In speaking of the corruption of human nature, the author does not refer to a corruption of the substance or essence of the soul. The word "nature" is used here in the sense of inherent character, disposition, natural instincts, desires, and appetites. The fall corrupted human nature in the sense of introducing moral and religious disorder. Or, to use the words of Strong, we may say that the fall resulted in "the depraving of all those powers which, in their united action with reference to moral and religious truth, we call man's moral and religious nature; or, in other words, the blinding of his intellect, the corruption of his affections, and the enslavement of his will" (Systematic Theology), p. 307).




The Genesis account makes no vital difference between Adam and Eve in the fall. But a distinction is clearly brought out in 1 Tim. 2:14. Here it is said that Eve was deceived, but that Adam was not. This means that Eve entered into the transgression because she was made to think that God's warning was not true, and that she would not die as a penalty for partaking of the forbidden fruit. But with Adam it was different. He did not doubt God's Word. He sinned because he preferred to be cast out of Eden with his wife, rather than remain in Eden without his wife. Oftentimes it is thought that the above facts attach greater guilt to the sin of the woman than to the sin of the man. But just the reverse is true. Adam sinned through the willful and conscious choice of the fellowship of his wife, rather than the fellowship of God. No such thing was true of Eve's sin.




It was not that God was compelled to permit it. He is a sovereign and does everything freely. And it was not because of any lack of power. Although God made man mutable, which was necessary, as we have shown, yet He could have preserved man from sin without the violation of man's will or any principle. We can give but one answer to the above question. It is that God permitted the fall in order to provide the way for the glorification of His Son in redemption.
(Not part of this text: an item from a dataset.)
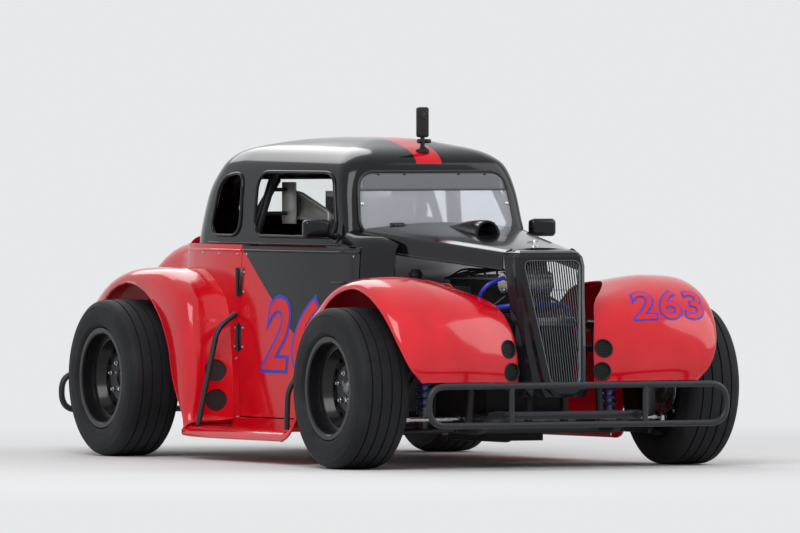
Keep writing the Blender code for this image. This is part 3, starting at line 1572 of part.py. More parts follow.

Perhaps the carnal reason will never be satisfied with any explanation of the fall in relation to the holiness of God. How could a holy God permit sin when He had the full power to prevent it? That He had this power cannot be doubted. And while the carnal reason may never be satisfied, yet faith in the Word of God satisfies the new mind that the permission of sin by God is perfectly consistent with His holiness. If we had the power to prevent sin and did not do it, we should be guilty of evil. But God is different from us. We are dependent, and, therefore; responsible. He is independent, and therefore, responsible to no one. When we know as we are known, then we shall be able to understand fully how the permission of sin is perfectly compatible with the perfect holiness of God.